Aim: From the line containing "return parts" through the line containing "return low, high", retype each line exactly; include both end lines and nothing beyond them.
--- Begin Supplied information ---
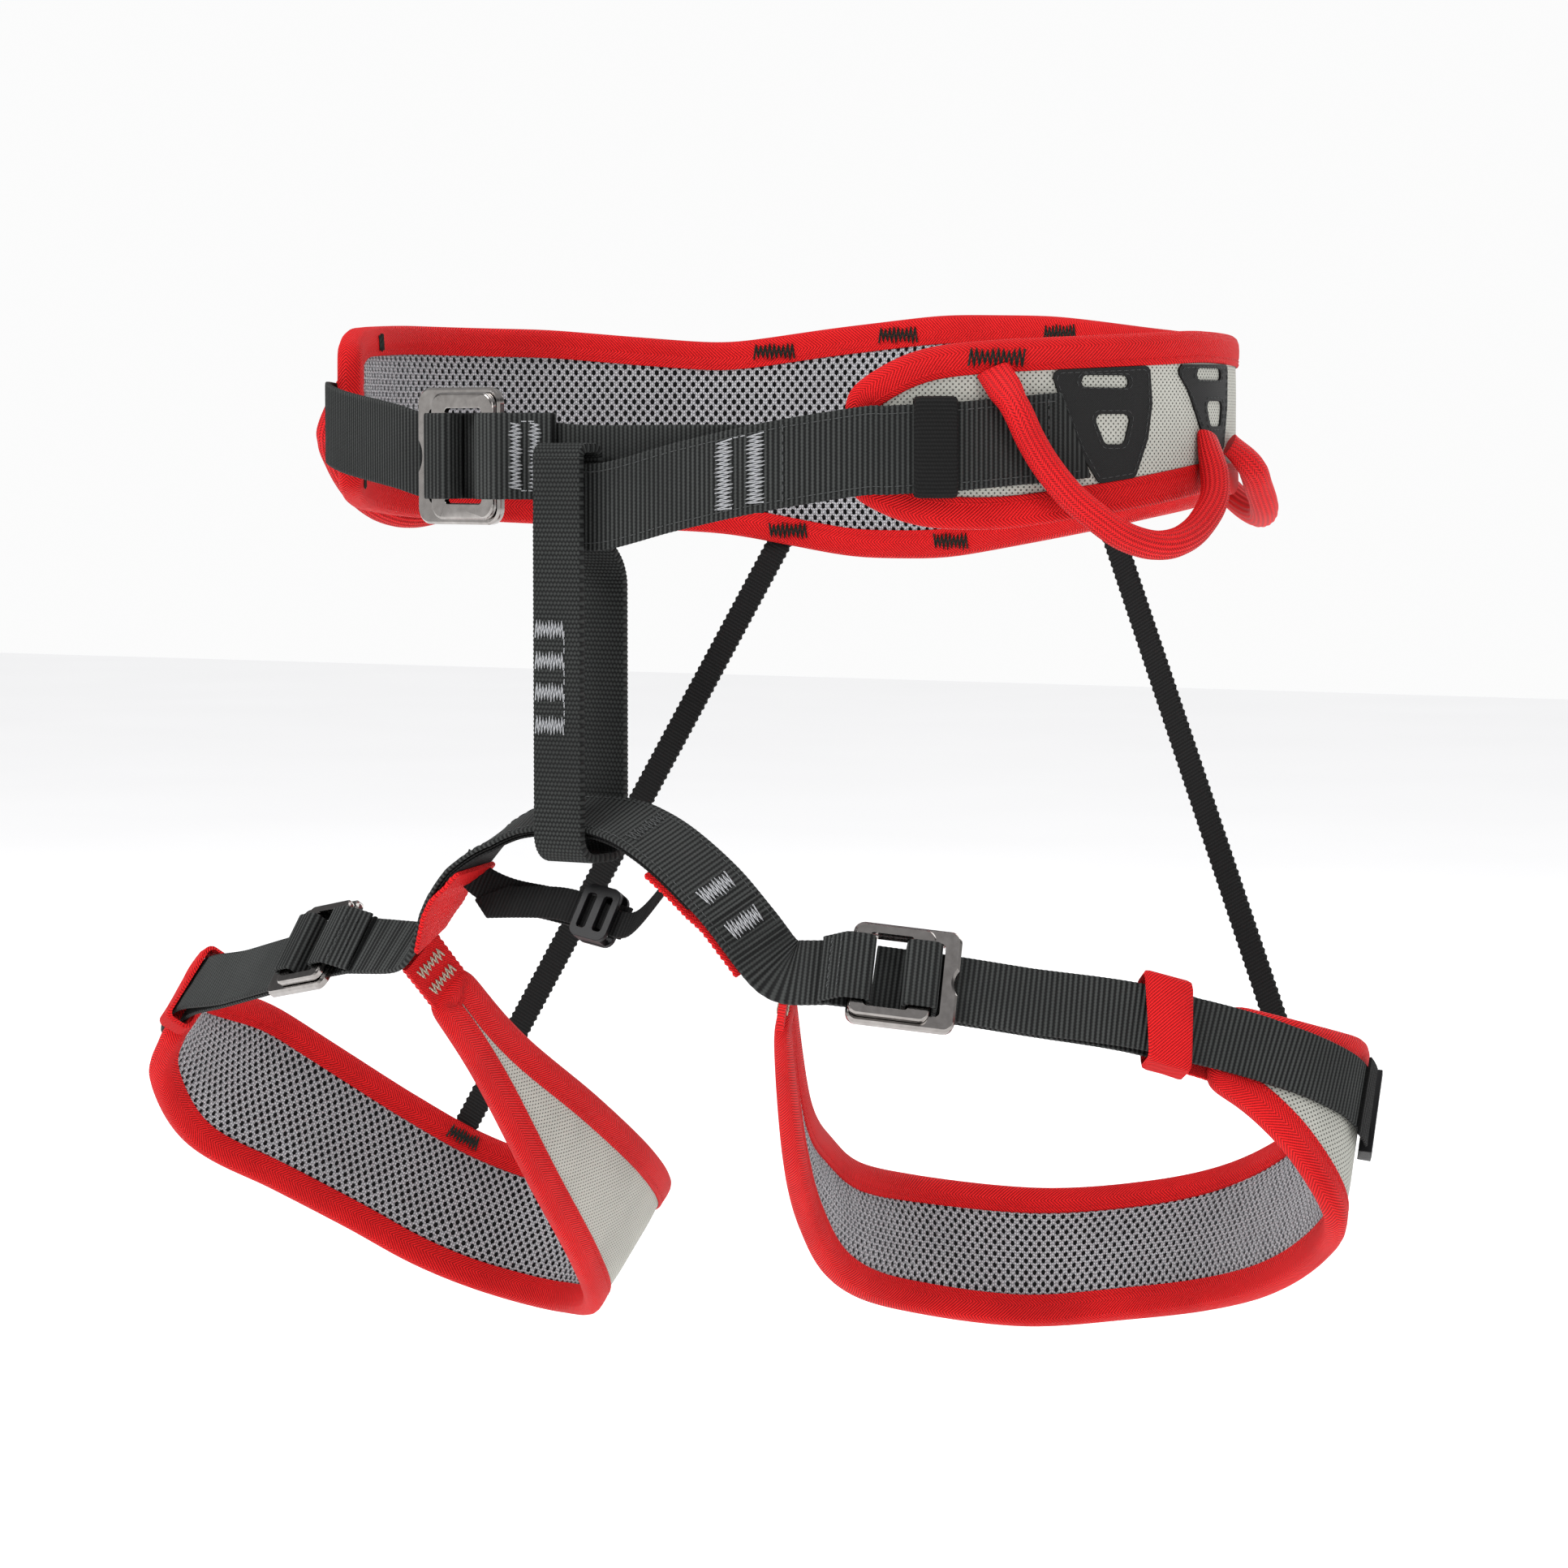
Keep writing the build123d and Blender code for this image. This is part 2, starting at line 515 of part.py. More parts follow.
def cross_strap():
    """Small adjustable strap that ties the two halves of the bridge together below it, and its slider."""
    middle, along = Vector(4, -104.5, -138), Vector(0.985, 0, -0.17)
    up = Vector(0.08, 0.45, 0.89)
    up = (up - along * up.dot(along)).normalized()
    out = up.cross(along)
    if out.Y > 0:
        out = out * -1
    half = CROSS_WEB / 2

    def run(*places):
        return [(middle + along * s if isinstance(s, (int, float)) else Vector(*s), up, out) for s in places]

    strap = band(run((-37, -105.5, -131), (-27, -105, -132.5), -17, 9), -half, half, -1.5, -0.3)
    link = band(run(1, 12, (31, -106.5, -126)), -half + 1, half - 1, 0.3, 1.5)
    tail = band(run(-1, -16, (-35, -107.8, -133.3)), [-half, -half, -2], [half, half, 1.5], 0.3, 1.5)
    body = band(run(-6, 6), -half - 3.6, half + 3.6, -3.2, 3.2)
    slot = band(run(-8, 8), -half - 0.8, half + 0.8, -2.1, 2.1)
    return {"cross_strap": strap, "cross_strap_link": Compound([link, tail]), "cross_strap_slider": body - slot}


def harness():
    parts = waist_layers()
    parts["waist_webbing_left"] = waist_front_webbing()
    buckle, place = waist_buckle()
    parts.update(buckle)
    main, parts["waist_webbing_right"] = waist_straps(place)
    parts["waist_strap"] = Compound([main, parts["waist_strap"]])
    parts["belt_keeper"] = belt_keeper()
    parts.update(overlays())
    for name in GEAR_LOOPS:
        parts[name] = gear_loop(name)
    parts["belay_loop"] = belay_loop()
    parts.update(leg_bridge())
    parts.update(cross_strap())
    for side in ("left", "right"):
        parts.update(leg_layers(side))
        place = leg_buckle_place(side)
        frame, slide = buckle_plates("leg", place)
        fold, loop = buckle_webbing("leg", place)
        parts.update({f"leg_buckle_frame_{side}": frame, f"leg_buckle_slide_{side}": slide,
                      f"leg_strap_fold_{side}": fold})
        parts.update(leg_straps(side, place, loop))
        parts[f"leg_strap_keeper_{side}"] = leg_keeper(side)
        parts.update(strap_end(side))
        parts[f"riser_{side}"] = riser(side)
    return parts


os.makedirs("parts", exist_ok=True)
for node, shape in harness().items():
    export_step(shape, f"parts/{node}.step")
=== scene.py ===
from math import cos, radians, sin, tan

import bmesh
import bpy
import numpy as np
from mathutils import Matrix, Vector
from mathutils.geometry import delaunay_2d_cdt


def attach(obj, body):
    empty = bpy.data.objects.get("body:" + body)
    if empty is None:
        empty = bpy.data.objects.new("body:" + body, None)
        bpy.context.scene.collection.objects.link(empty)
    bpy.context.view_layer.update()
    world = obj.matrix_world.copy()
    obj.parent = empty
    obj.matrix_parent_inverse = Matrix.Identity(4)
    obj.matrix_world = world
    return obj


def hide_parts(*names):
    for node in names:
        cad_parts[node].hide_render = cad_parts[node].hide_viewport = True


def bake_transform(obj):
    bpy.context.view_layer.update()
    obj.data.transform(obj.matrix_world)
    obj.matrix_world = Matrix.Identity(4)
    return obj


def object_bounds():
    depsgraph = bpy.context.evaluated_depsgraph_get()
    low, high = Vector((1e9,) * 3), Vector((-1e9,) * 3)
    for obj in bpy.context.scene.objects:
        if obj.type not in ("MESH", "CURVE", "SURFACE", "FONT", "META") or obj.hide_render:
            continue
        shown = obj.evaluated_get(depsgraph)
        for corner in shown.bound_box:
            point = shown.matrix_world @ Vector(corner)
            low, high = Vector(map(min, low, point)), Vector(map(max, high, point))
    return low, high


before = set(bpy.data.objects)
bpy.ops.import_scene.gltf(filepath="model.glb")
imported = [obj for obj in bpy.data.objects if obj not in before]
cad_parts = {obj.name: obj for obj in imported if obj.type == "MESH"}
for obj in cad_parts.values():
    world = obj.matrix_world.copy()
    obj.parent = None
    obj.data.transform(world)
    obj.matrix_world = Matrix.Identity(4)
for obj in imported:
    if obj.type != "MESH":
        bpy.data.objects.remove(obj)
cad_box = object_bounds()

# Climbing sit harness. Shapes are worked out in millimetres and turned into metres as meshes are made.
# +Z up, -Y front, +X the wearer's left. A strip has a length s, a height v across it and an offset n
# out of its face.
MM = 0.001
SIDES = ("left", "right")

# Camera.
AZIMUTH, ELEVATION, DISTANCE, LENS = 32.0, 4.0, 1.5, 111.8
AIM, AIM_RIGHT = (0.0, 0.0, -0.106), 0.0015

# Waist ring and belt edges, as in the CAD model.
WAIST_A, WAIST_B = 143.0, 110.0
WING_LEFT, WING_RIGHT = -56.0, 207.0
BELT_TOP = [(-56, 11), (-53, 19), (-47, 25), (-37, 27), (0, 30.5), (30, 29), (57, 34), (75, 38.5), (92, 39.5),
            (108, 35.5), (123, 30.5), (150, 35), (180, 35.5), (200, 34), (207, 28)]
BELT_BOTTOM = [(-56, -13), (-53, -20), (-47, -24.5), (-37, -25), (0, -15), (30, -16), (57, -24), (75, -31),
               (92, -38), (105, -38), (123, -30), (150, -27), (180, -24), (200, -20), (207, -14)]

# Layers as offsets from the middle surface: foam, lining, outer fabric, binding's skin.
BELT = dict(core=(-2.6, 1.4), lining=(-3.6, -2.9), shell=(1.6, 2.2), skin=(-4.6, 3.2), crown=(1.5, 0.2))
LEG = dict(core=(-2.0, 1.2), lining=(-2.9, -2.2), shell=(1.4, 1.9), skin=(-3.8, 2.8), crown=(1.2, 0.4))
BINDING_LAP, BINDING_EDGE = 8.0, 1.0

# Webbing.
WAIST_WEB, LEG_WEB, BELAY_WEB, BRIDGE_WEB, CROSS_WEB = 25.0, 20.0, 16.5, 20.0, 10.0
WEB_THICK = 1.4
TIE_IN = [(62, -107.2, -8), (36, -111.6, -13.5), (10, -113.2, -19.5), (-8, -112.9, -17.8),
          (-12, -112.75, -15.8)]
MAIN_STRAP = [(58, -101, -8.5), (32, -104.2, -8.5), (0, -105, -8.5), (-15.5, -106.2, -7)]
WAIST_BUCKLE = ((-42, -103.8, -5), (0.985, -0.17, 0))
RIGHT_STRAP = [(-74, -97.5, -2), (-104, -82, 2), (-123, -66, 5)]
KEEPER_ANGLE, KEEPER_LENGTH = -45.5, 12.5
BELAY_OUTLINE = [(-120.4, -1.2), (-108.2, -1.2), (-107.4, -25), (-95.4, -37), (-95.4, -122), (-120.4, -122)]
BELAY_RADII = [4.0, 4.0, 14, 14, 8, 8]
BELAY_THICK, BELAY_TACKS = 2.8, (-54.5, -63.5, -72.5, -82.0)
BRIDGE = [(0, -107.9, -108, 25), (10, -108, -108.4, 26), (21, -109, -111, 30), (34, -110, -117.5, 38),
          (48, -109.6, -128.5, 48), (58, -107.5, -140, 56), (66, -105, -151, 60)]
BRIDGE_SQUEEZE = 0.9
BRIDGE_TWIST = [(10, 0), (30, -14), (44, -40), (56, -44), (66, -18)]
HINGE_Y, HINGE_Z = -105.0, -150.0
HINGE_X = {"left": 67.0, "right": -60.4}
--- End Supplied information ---
Task output:
    return parts


os.makedirs("parts", exist_ok=True)
for node, shape in harness().items():
    export_step(shape, f"parts/{node}.step")
=== scene.py ===
from math import cos, radians, sin, tan

import bmesh
import bpy
import numpy as np
from mathutils import Matrix, Vector
from mathutils.geometry import delaunay_2d_cdt


def attach(obj, body):
    empty = bpy.data.objects.get("body:" + body)
    if empty is None:
        empty = bpy.data.objects.new("body:" + body, None)
        bpy.context.scene.collection.objects.link(empty)
    bpy.context.view_layer.update()
    world = obj.matrix_world.copy()
    obj.parent = empty
    obj.matrix_parent_inverse = Matrix.Identity(4)
    obj.matrix_world = world
    return obj


def hide_parts(*names):
    for node in names:
        cad_parts[node].hide_render = cad_parts[node].hide_viewport = True


def bake_transform(obj):
    bpy.context.view_layer.update()
    obj.data.transform(obj.matrix_world)
    obj.matrix_world = Matrix.Identity(4)
    return obj


def object_bounds():
    depsgraph = bpy.context.evaluated_depsgraph_get()
    low, high = Vector((1e9,) * 3), Vector((-1e9,) * 3)
    for obj in bpy.context.scene.objects:
        if obj.type not in ("MESH", "CURVE", "SURFACE", "FONT", "META") or obj.hide_render:
            continue
        shown = obj.evaluated_get(depsgraph)
        for corner in shown.bound_box:
            point = shown.matrix_world @ Vector(corner)
            low, high = Vector(map(min, low, point)), Vector(map(max, high, point))
    return low, high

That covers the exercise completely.